Drew: I love your use of the word “lowlands” in the song. Between those first two stanzas, you’re going up above the snow line to find silence you thought you’d never find in the lowlands, but in the next stanza you say “the earth raised up a chorus to glorify the Maker of the lowlands.” It seems you’re saying that these two elements of life are not opposed to one another, but rather tied intimately together. The mountains can glorify the Maker of the low places. That hit me in just the right spot.
Adam: At the end of the film version of Return of the King, you hear a voiceover of Frodo talking to Samwise. He says, “Sam, you can’t always be torn in two. You will have to be one and whole for many years.” That just breaks my heart. There are so many days when I would love to be torn in two. Whenever my wife finally has pity on me and says, “you need to get out of the house—go outside,” and I take her advice, part of me remains at home, wondering what’s going on with the kids, what my wife is dealing with, and so on.

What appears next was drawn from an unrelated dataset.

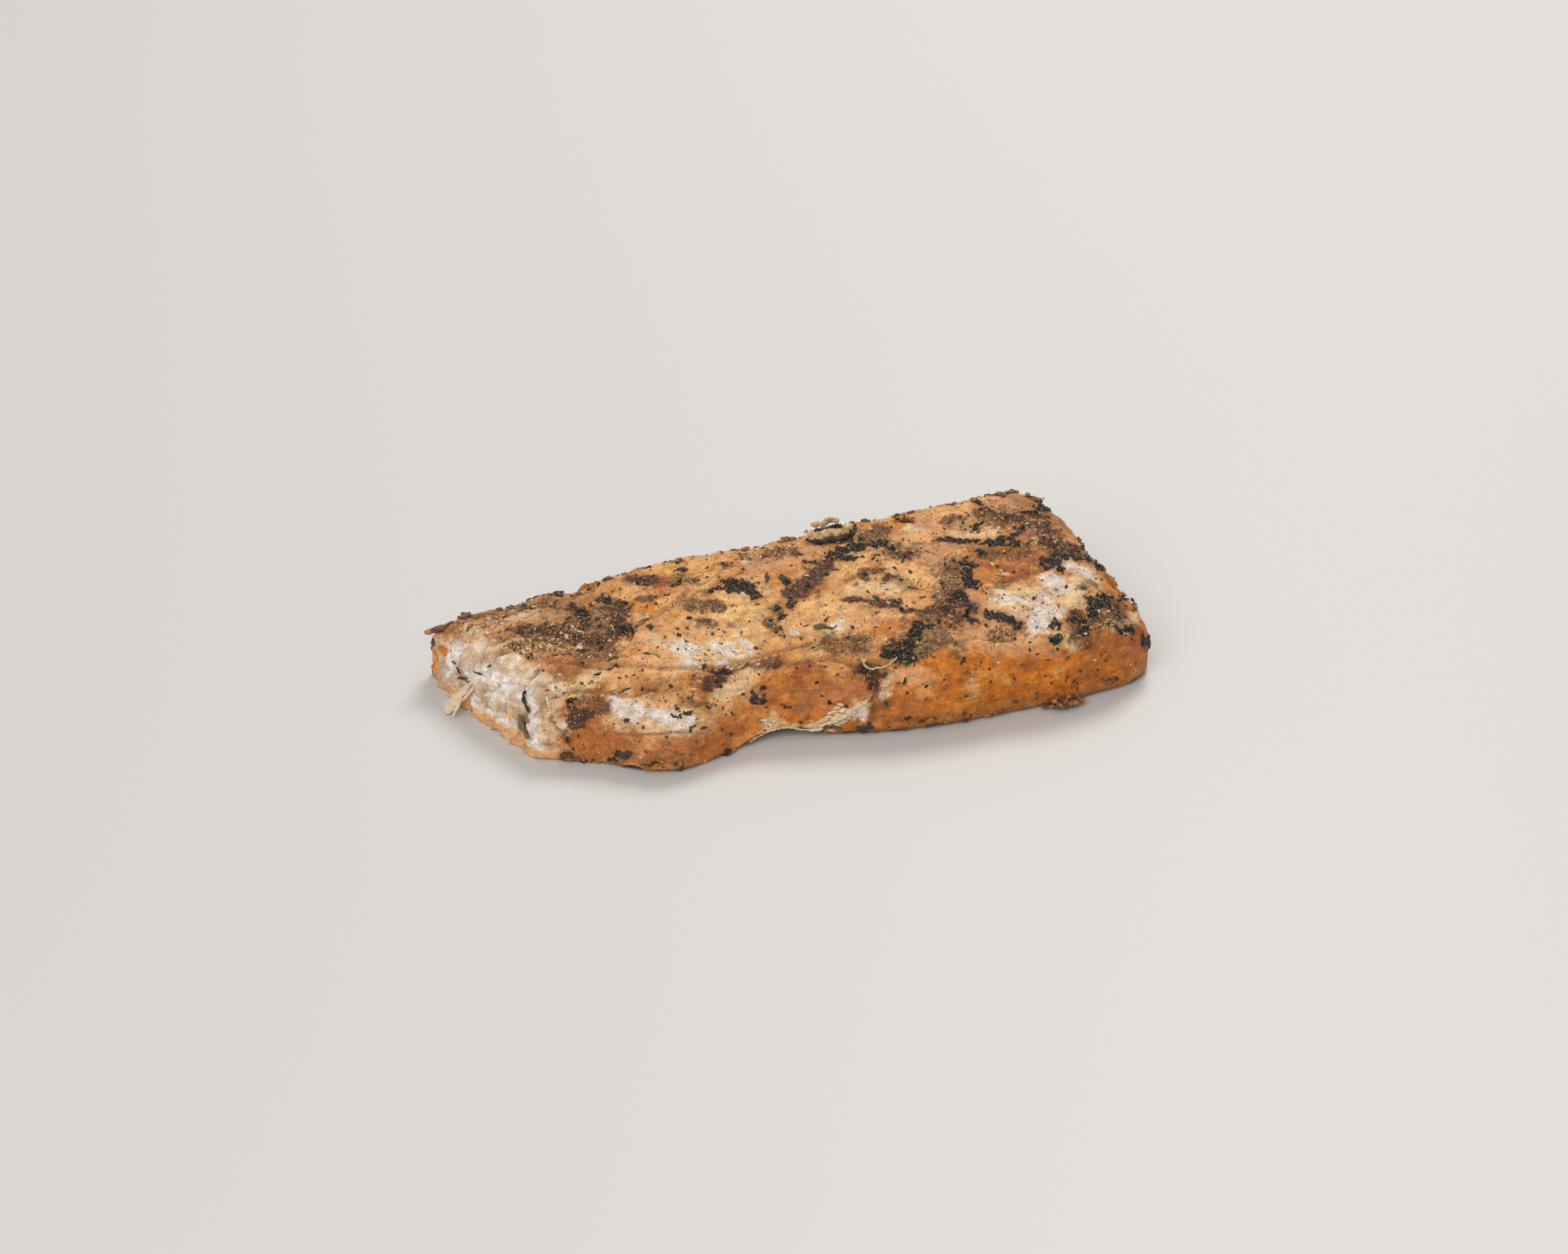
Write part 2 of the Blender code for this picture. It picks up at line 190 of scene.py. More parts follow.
DEEP_ORANGE = (
    (3.4, (1, 0), (6, 4), (11, 9)), (2.6, (-24, 12), (-17, 12)), (2.4, (70, -16.6), (72, -20)),
    (2.4, (-6, 6), (0, 10)), (4.4, (44, 2), (50, 4), (56, 3)), (3.6, (42, -4), (48, -5)),
    (2.2, (41, -11.4), (41.4, -12.4)), (3, (-34.6, 6.6), (-32, 9)), (2.4, (-26, 17), (-25.4, 12)),
    (3, (-30, -21), (-27, -22.4)), (4, (-58, -17), (-52, -17.4), (-50.4, -21)),
    (3.4, (-12, -23.6), (-7, -25)), (3.2, (15.4, -18.6), (20, -17.6)), (3.6, (62, 13), (58, 9)),
    (4.2, (68, -27), (62, -30)), (3, (30.6, -3), (30.6, -9)), (1.3, (-40, -9.6), (-39.6, -9.9)),
    (2, (11, 6), (14.4, 8)), (1.5, (23.2, 0.4), (28.4, -5.4), (29.6, -8)), (3.2, (68.8, -9), (70, -13)),
    (2.6, (66, 15), (67.5, 9)), (3, (-50, -8), (-56, -8.4)), (2.4, (-64.6, 12), (-65, 8)),
    (2.2, (-68, 4), (-65, 5.4)),
)
REDDENED_SIDE = (
    (4, (-59, -23), (-53, -27), (-47, -31)), (3, (-40, -36), (-30, -37), (-24, -34)),
    (3.4, (-12, -25), (-4, -26)), (5, (62, -31), (76, -31)), (3, (73, -26), (77, -34)),
    (4, (-6, -29), (6, -33)), (2.6, (10, -38), (20, -40)),
)
RED_ZONES = (
    (2.2, (44, 5.6), (50, 0), (56, -1)), (1.2, (44, -2), (49, -4)), (1.2, (47, 4.6), (55, 3)),
    (2.6, (56.6, 8), (60, 4)), (3, (52, 18), (59, 10)), (3, (36, 0), (33, -8)), (2.4, (2, 1), (6, 5)),
    (2.2, (-29, 16), (-26, 12)), (2.8, (51, 0), (55, -1.6)), (2.4, (57.6, 7), (59, 4)),
    (2.6, (36.4, -1), (34.6, -4), (32.6, -8)), (2.0, (20, -19), (23, -16.6)), (1.7, (45, -8), (51, -6)),
    (2.8, (-49, 6), (-47, 3)), (2.4, (-44, -2), (-45, -4.6)), (2, (-59, -22), (-58, -26)),
    (2.6, (70, -26), (74, -25)), (2, (-7, -25), (-3.4, -22)), (2, (51, 18.6), (48.6, 19.8)),
    (2.4, (70, -20), (73, -22)), (1.7, (-29, -20.4), (-28, -21.6)),
)
CRUSTS = (
    (2.6, (-22.8, 2.4), (-18.8, 1)), (1.5, (-23.4, -3.6), (-21, -4.4)), (1.3, (-9.2, -7), (-8, -9.6)),
    (1.1, (-6.2, -3.4), (-5.2, -6)), (1.5, (16, 1.4), (17.4, 3.4), (19.6, 3)),
    (2.6, (22, 17), (25.6, 20.4)), (2.2, (-24, 13.4), (-20.6, 12.6)), (2.8, (34.6, -2), (32.6, -9)),
    (2.6, (26, -15), (32, -15)), (2.2, (48.6, 20), (52, 18)), (2, (24.4, 8.4), (27.4, 6.8)),
    (1.6, (-14, -18.6), (-10, -19)), (1.3, (-33, 8.4), (-31, 7.6)), (1.4, (57, -24), (57.6, -27)),
    (1.6, (43.6, 20), (40, 18.4)), (2, (-53, -19), (-50, -20)),
)
SMUDGES = (
    (0.8, (31, 11), (34, 11), (37, 10.4)), (1.6, (-1.6, 18.6), (1.4, 18)),
    (1.1, (4.6, 17.2), (4.4, 19.4)), (2.0, (22.4, 17.4), (25.4, 20.6)),
    (1.5, (16, 1.4), (17, 3.4), (19.4, 3)), (0.8, (13.6, 2.2), (13.2, 1.6)),
    (1.3, (-23.4, 1.8), (-21.4, 1.4)), (1.7, (-19.4, 2.6), (-18, 1.6)),
    (1.3, (-22.6, -3.4), (-21, -4.4)), (0.8, (-17.4, -5.8), (-16.8, -6.4)),
    (1.2, (-32, 8.4), (-31, 7.6)), (1.0, (-31, -25.6), (-28, -26)), (1.8, (-23, 13.6), (-20.6, 12.6)),
    (1.0, (-12, 17.8), (-11.4, 17)), (1.6, (28, -13.6), (31, -14.6)), (1.0, (42, 17.4), (40.6, 17.2)),
    (1.3, (28.4, -26.8), (28.8, -28)), (0.9, (12.2, -36.6), (12.4, -38)),
    (0.9, (-9, -7.2), (-8.2, -9.2)), (0.8, (2.2, 0), (1.8, -1.2)), (0.7, (5, 0), (4.6, -2.4)),
    (1.2, (65, -11), (66, -12)), (1.0, (62, -12.6), (62.8, -12.8)), (1.4, (69, -18.4), (69, -22)),
    (1.0, (47, -12.9), (48.4, -13.3)), (1.5, (-62.4, -13), (-59, -13)),
    (1.0, (-59.5, -18), (-61, -17.4)), (1.3, (-12.6, -18.6), (-10.4, -18.9)),
    (0.7, (-24, -18.5), (-16, -18)), (1.0, (-42, 9), (-44, 6)), (1.2, (8.4, -18.4), (10, -18.8)),
    (0.9, (30.6, -24.6), (31, -26)), (0.8, (57, -26.6), (55.4, -28.4)), (1.6, (46, 4), (44, 3.4)),
    (1.4, (65, -22), (62, -23)), (1.4, (59, 13), (57, 16)),
)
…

Drew: It would almost be easier to be torn in two so you could just leave that other half at home.
Adam: Right—it would be so much easier to have two of me and be able to leave one elsewhere! I feel that acutely. I’m still at home even when I’m in the mountains. The part of me that wisely rails against the idea that spirituality is something to be found “out there somewhere”—that’s where “Above the Clouds” came from.
Drew: Of course. And it wouldn’t be a Rabbit Room interview without exploring some theological themes. You just quoted Lord of the Rings, so we’re on track.
Adam: This is the right place for that.